_Description of the task_.
Everything in the listing should be restated word for word.

_Raw data_.
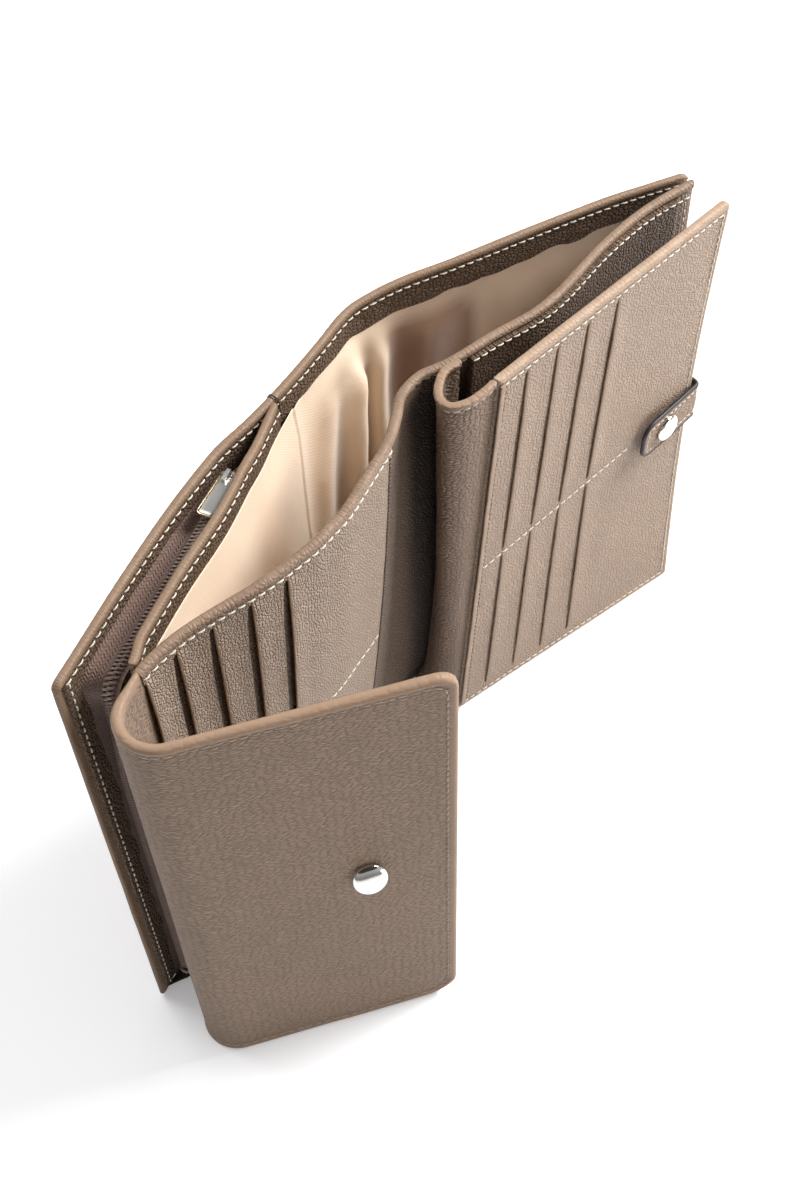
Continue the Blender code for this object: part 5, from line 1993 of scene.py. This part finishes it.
@dataclass
class ZipFastener(Workshop):
    """The zip: tapes, two interlocking coils, stop and pull, with the lining and floor of its pocket."""

    drop: float = 0.0074
    set_off: float = 0.0040
    tape_start: float = 0.0495
    corner_out: float = 0.1130
    corner_radius: float = 0.006
    foot: float = 0.0012
    bow: float = 0.0022
    tuck: float = 0.0065
    sag: float = 0.0009
    tape_in: float = 0.0011
    tape_half: float = 0.00022
    chain_foot: float = 0.012
    chain_start: float = 0.0005
    pitch: float = 0.00135
    coil_apart: float = 0.0006
    coil_wide: float = 0.00095
    coil_high: float = 0.00055
    wire: float = 0.00038
    per_turn: int = 9
    clip_wide: float = 0.002
    clip_high: float = 0.0013
    clip_wire: float = 0.00045
    clip_step: float = 0.0008
    pull_run: float = 0.00054
    pull_level: float = 0.00315
    pull_shift: float = 0.0007
    pull_tilt: float = math.radians(3)
    pull_long: float = 0.0155
    pull_half: float = 0.0029
    pull_tail: float = 0.0005
    pull_corner: float = 0.0017
    floor_end: float = 0.1128
    floor_slant: float = 0.0108
    floor_levels: tuple[float, float] = (0.0046, 0.0040)
    floor_in: float = 0.0012
    lining_start: float = 0.011
    lining_end: float = -0.0366
    frames: list[Frame] = field(default_factory=list)
    lengths: list[float] = field(default_factory=list)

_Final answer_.
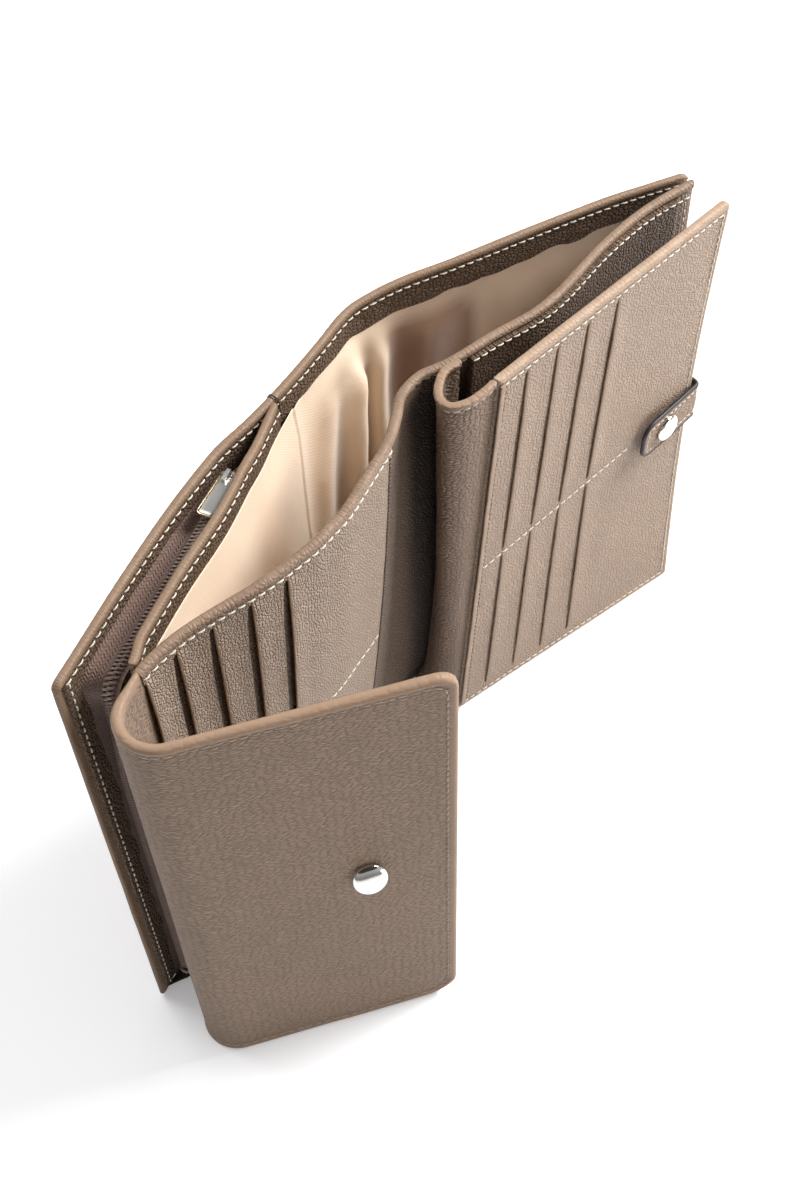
Continue the Blender code for this object: part 5, from line 1993 of scene.py. This part finishes it.
@dataclass
class ZipFastener(Workshop):
    """The zip: tapes, two interlocking coils, stop and pull, with the lining and floor of its pocket."""

    drop: float = 0.0074
    set_off: float = 0.0040
    tape_start: float = 0.0495
    corner_out: float = 0.1130
    corner_radius: float = 0.006
    foot: float = 0.0012
    bow: float = 0.0022
    tuck: float = 0.0065
    sag: float = 0.0009
    tape_in: float = 0.0011
    tape_half: float = 0.00022
    chain_foot: float = 0.012
    chain_start: float = 0.0005
    pitch: float = 0.00135
    coil_apart: float = 0.0006
    coil_wide: float = 0.00095
    coil_high: float = 0.00055
    wire: float = 0.00038
    per_turn: int = 9
    clip_wide: float = 0.002
    clip_high: float = 0.0013
    clip_wire: float = 0.00045
    clip_step: float = 0.0008
    pull_run: float = 0.00054
    pull_level: float = 0.00315
    pull_shift: float = 0.0007
    pull_tilt: float = math.radians(3)
    pull_long: float = 0.0155
    pull_half: float = 0.0029
    pull_tail: float = 0.0005
    pull_corner: float = 0.0017
    floor_end: float = 0.1128
    floor_slant: float = 0.0108
    floor_levels: tuple[float, float] = (0.0046, 0.0040)
    floor_in: float = 0.0012
    lining_start: float = 0.011
    lining_end: float = -0.0366
    frames: list[Frame] = field(default_factory=list)
    lengths: list[float] = field(default_factory=list)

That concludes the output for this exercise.